Strongly influenced by the cartoonish world and music, Brandi Milne has experienced a constant artistic evolution throughout her entire career, developing an accurate and unmistakable signature style. Disney, Gumby and Pokey, vintage decorations, the music of Elton John and the writings from Jack Kerouac are only a few of her sources of inspiration. Her colour palette is recognisable by the bold choice of pink, red, green, and intense blue, and her perfectly balanced brushes sometimes seem to deconstruct the otherwise well defined contours of the characters, both physically and spiritually. We have recently had the opportunity to speak with Brandi about her art and the inspirations.
Your works seem to come out from the canvas and immerge the viewer in the charm of your art. Where does your poetic narrative come from, emotionally speaking? What roots and feelings are hidden in your painted fairy tales?
I base each illustration or painting on my own emotions at any given moment while I'm creating the concept. I need to be emotionally connected to it, as it is part of me. So you can find many themes of pain and loss and heartache, as well as pure joy and glee abandon in my characters and subjects. The emotion sets the stage!
I speak of painted fairy tales not to define your art, but because I find that every painting tells a story where the surreal trait opens up to the fairy tale dimension in our existence. It seems that you have indeed explored this in your first book, So good for Little Bunnies edited by Baby Tattoo Books in 2008. Is it correct to talk about your art in this way? And how much does this vision affect your art?
Yes, I quite like my work to be considered fairytale. I grew up inspired directly and mostly by fairytales I read in American children's books. Those stories were peculiar, and set my mind and imagination free. They helped me dream of lands so far and different from my plain old existence in Orange County, California where there were no Kings and Queens and giant eggs that spoke and wooden boys coming to life. Fairytales were extremely impactful to my young mind, and for that I am very grateful.
In 2013, you published Frohlich (interventions of Jan Helford e Camille Rosa Garcia) also published by Baby Tattoo Books. What are the common points with your first book and what’s new in terms of the editorial style?
My first book So Good For Little Bunnies is a narrated children's book with a story that is based on leaving home for the first time and going out into the world in search of your happiness. The main character Be Be Bunny is based on me - my own story of leaving home to find happiness in marrying my best friend (my husband). And Frohlich is a cataloging of most of my painted and illustrated works that came out in 2013. Now that I mention it, I think it's about time for a new book of artworks over the last 7 years.
How much of Kerouac’s words are present in your paintings and how much of Elton John’s poetry?
It's hard to say which is which anymore. They are seamlessly forever seeping out without distinction of who's me and who's them! I'd like to think they are in every piece in one way or another. As well as Elvis and Santa Claus and American Halloween and Disney and Billie Eilish and the tooth fairy and so on and so forth.

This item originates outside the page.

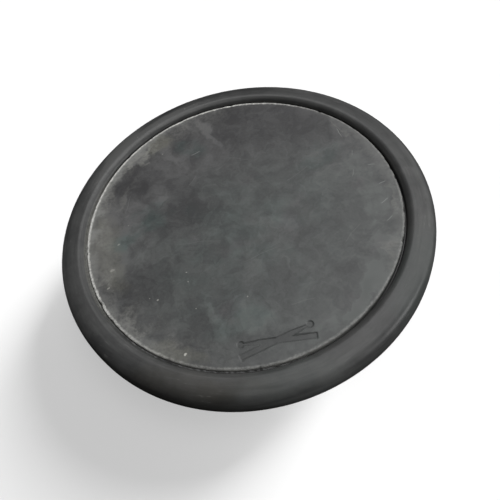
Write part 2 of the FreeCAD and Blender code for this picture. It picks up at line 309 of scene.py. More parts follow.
def make_playing_disc():
    """Rubber disc with a slightly wavy top, a worn and nicked edge and the pressed emblem."""
    nicks = edge_nicks()

    def shape(radius, height, angle):
        x, y = on_circle(radius, angle)
        wear = 0.12 * (1 + bumps(x, y, 0, 9)) + 0.05 * (1 + bumps(x, y, 0, 2.5, 4))
        for where, width, depth in nicks:
            off = abs((angle - where + 180) % 360 - 180)
            if off < width:
                wear += depth * (1 - smooth(off, 0, width))
        wear *= smooth(radius, DISC_RADIUS - EDGE_BAND, DISC_RADIUS) * smooth(height, DISC_BOTTOM, DISC_TOP)
        if height < DISC_TOP - 0.01:
            return radius - wear, height - 0.6 * wear
        waves = 0.05 * (1 + bumps(x, y, 0, 38)) + 0.02 * (1 + bumps(x, y, 0, 11, 2))
        return radius - wear, height - waves - 0.25 * wear - emblem_depth(x, y)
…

Your works have a lot of references to some of the most famous Disney cartoons. However, all the fairy tale elements are reframed, creating in this way, a parallel world where the fairy tale classic subjects and objects are reinterpreted and relocated, obtaining as result a new meaning. It is like entering in Alice’s world, where a new light is shed over the every day objects. Is it like that with your paintings?
Yes, it is like that for me. I have all my influences swimming around in my spirit and my mind and I can pull from them to make my own story and expressions, unique to how I'm feeling, what I want to say or what I'm experiencing. I think art creating is just that - recontextualizing one's own unique influence and experience!
What is the creative process that determines the success of each of your paintings? Is there a common way of work or is each canvas a new experience?
My process is nearly the same approaching each piece I create - although I can still feel lost and as though I'm making it up as I go. I find the thought of emotion of the subject and then I sketch out some ideas to get the subject, composition of placement and color. And from there, I transfer that sketch to the final panel or paper where I like to keep the process open as much as I possibly can - to truly experience and discover something new as I create it - where the piece teaches me, and I can listen and learn and find things I never knew needed to exist. There's really nothing that can promise the success of an illustration or painting. Always a blind searching with no promises. At the end, I'm either satisfied or not satisfied - sometimes I'm overjoyed and sometimes I'm horrified.